Scripts that build objects:
·····

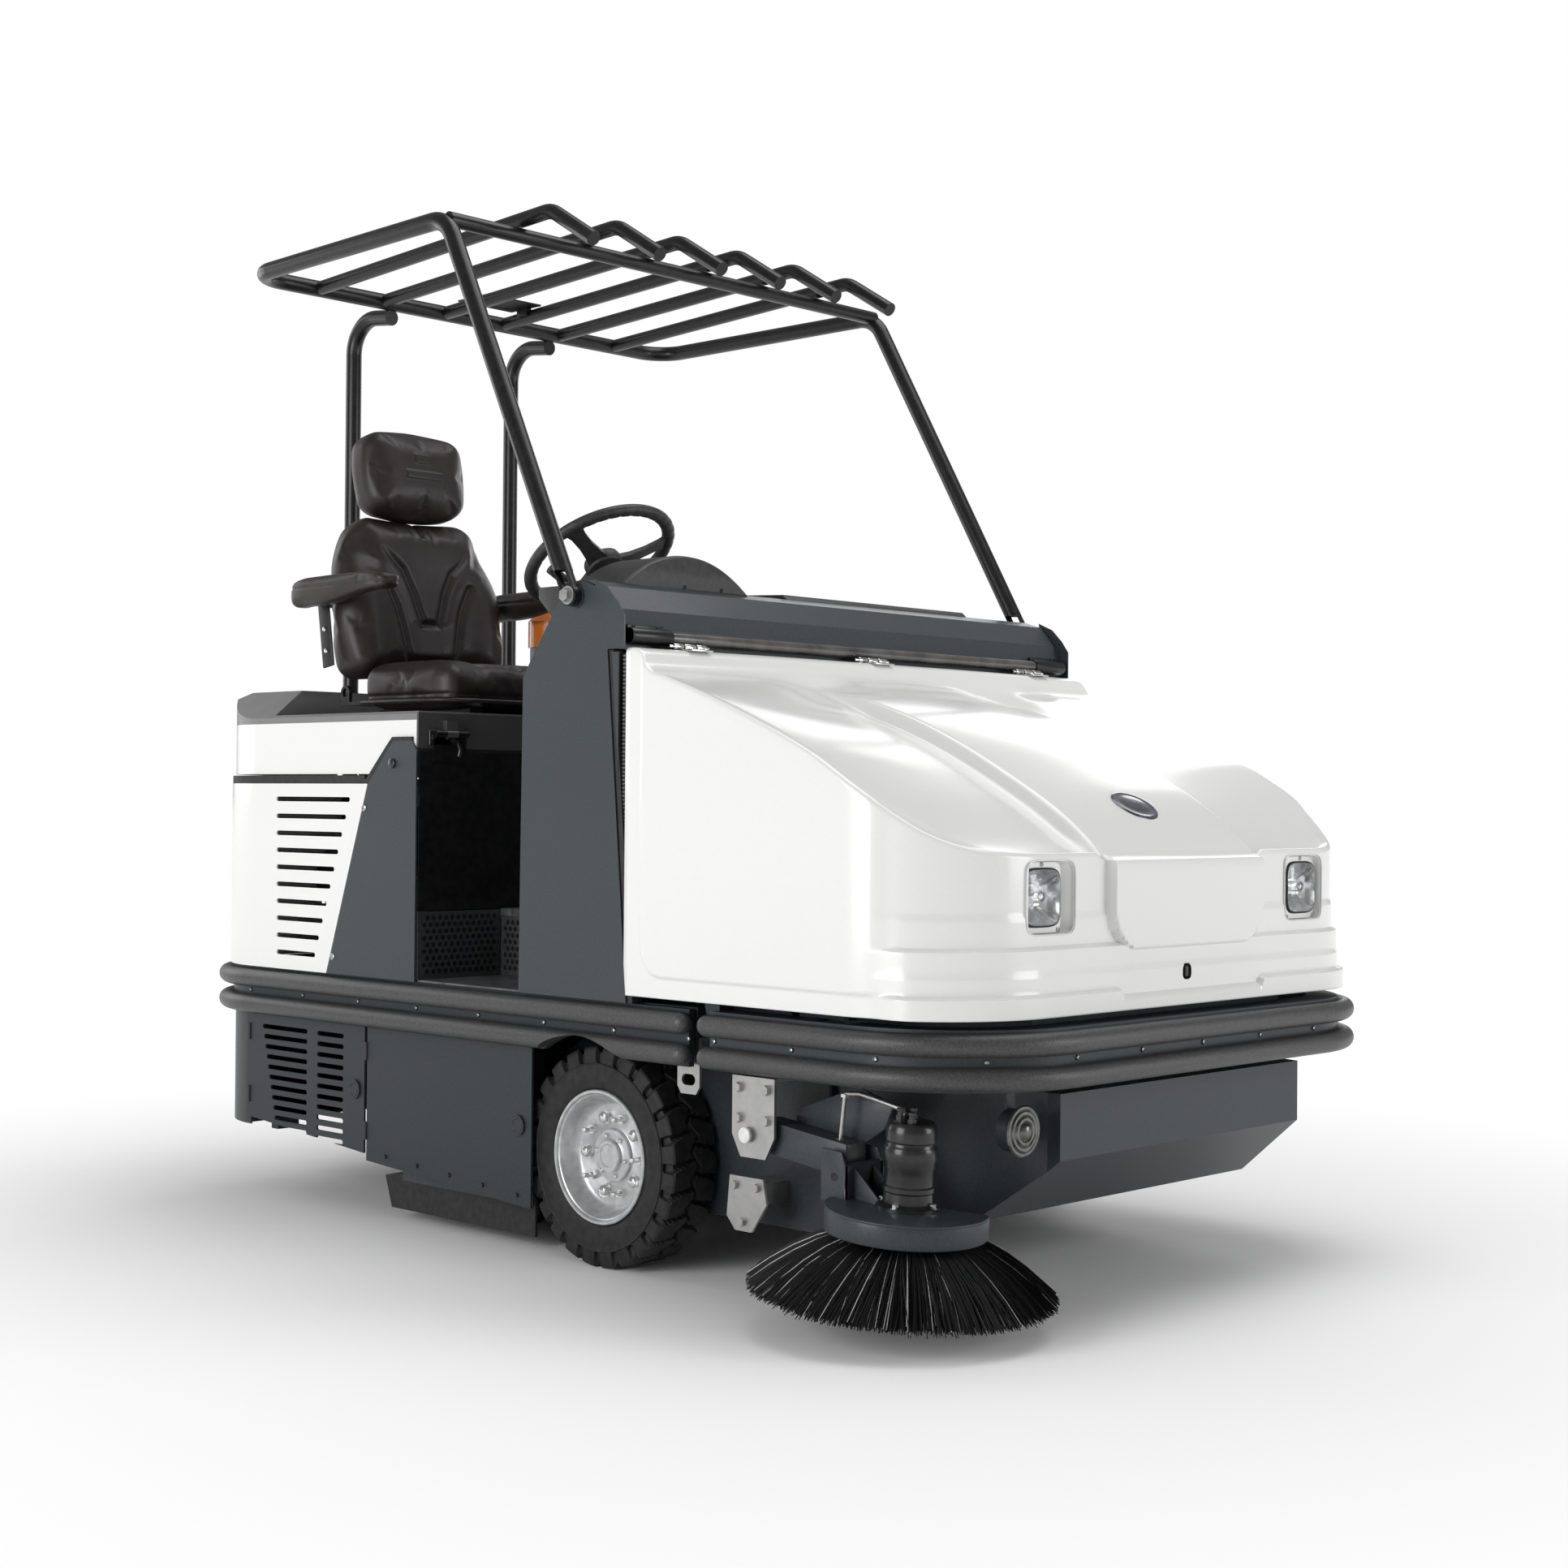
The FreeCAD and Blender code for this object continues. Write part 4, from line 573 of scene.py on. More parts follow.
def build_lamps(hood):
    """Lamp wells and latch pocket cut into the hood, with the lamps and the latch in them."""
    opening, pocket = superellipse(LAMP_WIDE / 2, LAMP_HIGH / 2, 7, 72), superellipse(15, 15, 3, 32)
    cutters = []
    for outline, x, z, back in ((opening, -LAMP_X, LAMP_Z, -900), (opening, LAMP_X, LAMP_Z, -900),
                                (pocket, LATCH_X, LATCH_Z, -940)):
        points, _ = prism_y(outline, x, z, [(-1010, 0), (back, 0)])
        cutters.append((points, closed(2, len(outline[0]))))
    cut(hood, cutters)

    wells, bezels, gaskets, lenses, bowls, screws = [], [], [], [], [], []
    lens = superellipse(54, 53, 4.5, 72)
    outline_x, outline_z = superellipse(PLATE_HALF, 66, 9, 72)
    for sign in (-1, 1):
        x = sign * LENS_X
        rows = []
        xs, zs = opening
        outer = LAMP_X + LAMP_WIDE / 2
        for y, grow, share in ((-963, 2, 0), (-961, 2.6, 0), (-957, 1.4, 0), (-954, 0, 0), (-950, -0.5, 0.03),
                               (-942, -0.5, 0.07), (-932, -0.5, 0.115), (-922, -1, 0.16), (-916, -1, 0.19)):
            local = LAMP_X - xs * (1 + grow / 70)
            local = outer - (outer - local) * (1 - share)
            rows.append(np.stack([sign * local, np.full(72, float(y)), LAMP_Z + zs * (1 + grow / 70)], 1))
        wells.append((np.concatenate(rows), grid_faces(len(rows), 72, wrap=True)))
        rows = []
        for y, share in ((-920, 0), (-944, 0), (-946, 0.08), (-946, 0.92), (-944, 1), (-930, 1)):
            rows.append(np.stack([x + outline_x * (1 - share) + lens[0] * share * 1.02, np.full(72, float(y)),
                                  LAMP_Z + outline_z * (1 - share) + lens[1] * share * 1.02], 1))
        bezels.append((np.concatenate(rows), grid_faces(len(rows), 72, wrap=True)))
        rim = [(-940, 1.5), (-949.5, 1.3), (-950.5, 0), (-950, -2), (-940, -2.5)]
        gaskets.append(prism_y(lens, x, LAMP_Z, rim))
        glass = [(-944, -2), (-951, -2.2), (-954, -6), (-956, -18), (-957.5, -40), (-958, -62)]
        bowl = [(-945, -3), (-933, -9), (-920, -20), (-908, -38), (-903, -56), (-902, -70)]
        for shapes, stations in ((lenses, glass), (bowls, bowl)):
            points, faces = prism_y(lens, x, LAMP_Z, stations)
            shapes.append((points, [*faces, prism_cap(len(stations), 72)]))
        for px, pz in ((0, 61), (-50, -60), (50, -60)):
            screws.append(screw_head((x + px, -946, LAMP_Z + pz), FRONT, 4.2, 2.6))
        bulb = [(0, 16), (6, 17), (10, 13), (26, 12.5), (32, 9), (34, 0.1)]
        bowls.append(turned(bulb, (x, -907, LAMP_Z + 2), FRONT, 24))
    join_mesh("headlamp_wells", wells, "hood", "white_panel")
    join_mesh("headlamp_bezels", bezels, "hood", "white_panel")
    join_mesh("headlamp_gaskets", gaskets, "hood", "black_rubber")
    join_mesh("headlamp_screws", screws, "hood", "zinc")
    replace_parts(join_mesh("headlamp_glass", lenses, "hood", "lamp_lens"), "headlamps")
    join_mesh("headlamp_bowls", bowls, "hood", "lamp_lens", "reflector", angle=60)

    rows = [(-972.5, 2), (-974, 0), (-970, -1), (-950, -2), (-948, -6), (-948, -14)]
    points, faces = prism_y(pocket, LATCH_X, LATCH_Z, rows)
    faces.append(prism_cap(len(rows), 32))
    handle = rounded_box((-19, -975, 618), (-8, -950, 640), 3)
    join_mesh("hood_latch", [(points, faces), handle], "hood", "dark_plastic")


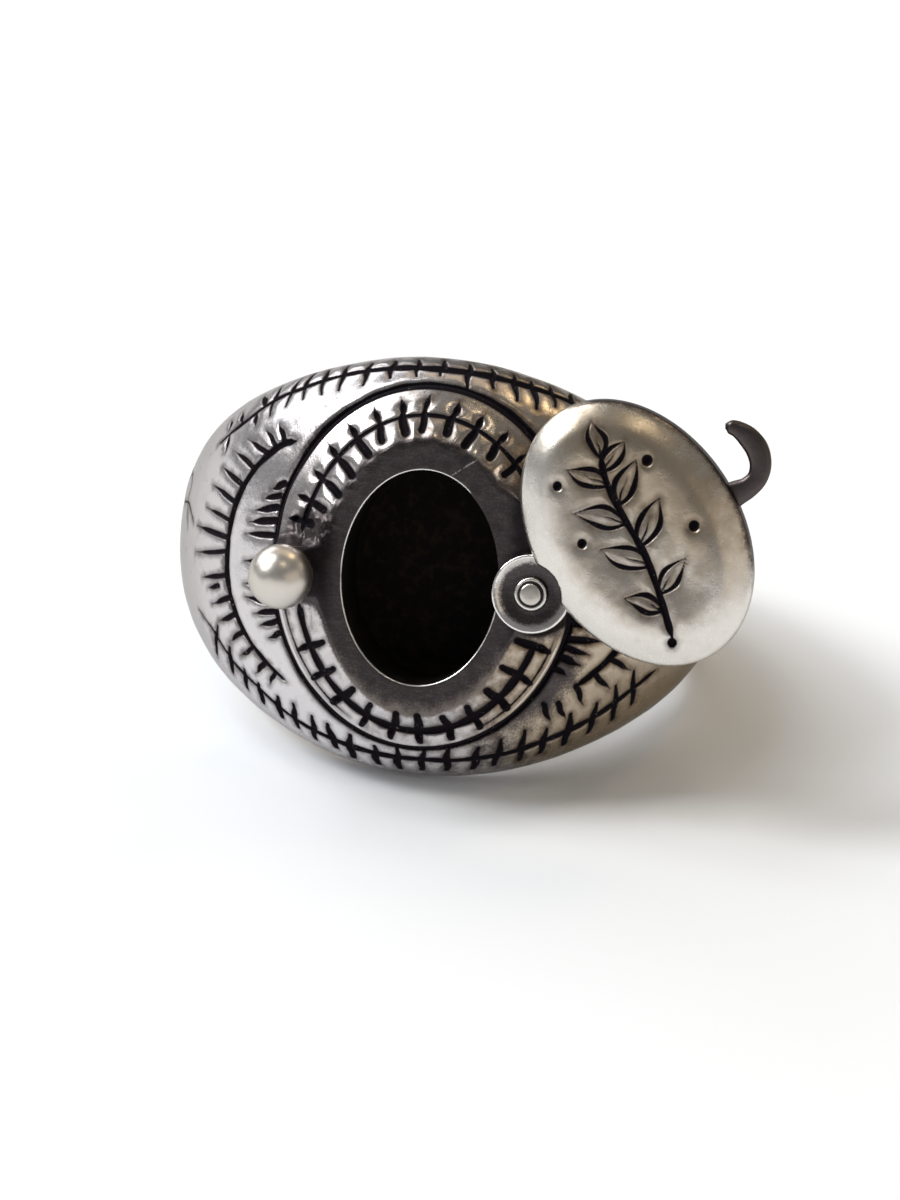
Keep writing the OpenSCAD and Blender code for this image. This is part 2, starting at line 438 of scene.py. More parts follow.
def from_lid(points: Points) -> Points:
    """Take points from the lid's frame to the stored frame in metres.

    Args:
        points: m towards the hook, n along the lid and h up, in millimetres from the rivet.

    Returns:
        x, y, z in metres.
    """
    return from_face(turned(points, LID.angle) + np.array([LID.rivet_u, LID.rivet_v, FACE.rim_w + LID.gap]))


# The engraver


@dataclass
class Stroke:
    """One cut: points along it, and its half width and depth at each, in millimetres."""

    points: Points
    half: np.ndarray
    depth: np.ndarray


class Engraver:
    """Measures where strokes cut a surface."""

    # Spacing of a stroke's points, and how many of them are measured at once
    STEP, CHUNK = 0.04, 12
    # Half the widest cut, the half width that soft_depth is given for, and a cut's slope in half widths
    WIDEST, USUAL, SLOPE = 0.3, 0.15, 1.3
    # Width of a line's thinned end, beside its middle
    THIN = 0.35

    def __init__(self, soft_r: float = 0.26, soft_depth: float = 0.06) -> None:
        """Start with no strokes.

        Args:
            soft_r: how far the metal is rounded off beside a cut, in millimetres.
            soft_depth: how much it is rounded off.
        """
        self.strokes: list[Stroke] = []
        self.soft_r, self.soft_depth = soft_r, soft_depth
        self.reach = self.WIDEST + 2 * soft_r

    def line(self, points: Points, half: np.ndarray | float, depth: float, taper: float = 0.35) -> None:
        """Add a long groove.

        Args:
            points: places along it.
            half: its half width, or one for each place.
            depth: how deep it is.
            taper: length of its thinning ends, in millimetres, or 0.
        """
        size = points.shape[1]
        both = np.concatenate([points, np.broadcast_to(half, len(points))[:, None]], 1)
        even = resample(both, self.STEP)
        run = np.arange(len(even)) * self.STEP
        end = np.minimum(run, run[-1] - run)
        unsteady = 1.0 + 0.1 * np.sin(run * 2.3 + even[:, 0]) + 0.07 * np.sin(run * 5.1)
        width = even[:, size] * unsteady
        if taper:
            width = width * (self.THIN + (1 - self.THIN) * ease(end, 0, taper))
        self.strokes.append(Stroke(even[:, :size], width, np.full(len(even), depth)))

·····

◆ **YOUR OBJECTIVE**: Take the line containing "Keep writing the" and the line containing "frame in metres.". Write out both and all lines between, exactly, and nothing more.

◆ **COMPLETED EXERCISE**:
Keep writing the OpenSCAD and Blender code for this image. This is part 2, starting at line 438 of scene.py. More parts follow.
def from_lid(points: Points) -> Points:
    """Take points from the lid's frame to the stored frame in metres.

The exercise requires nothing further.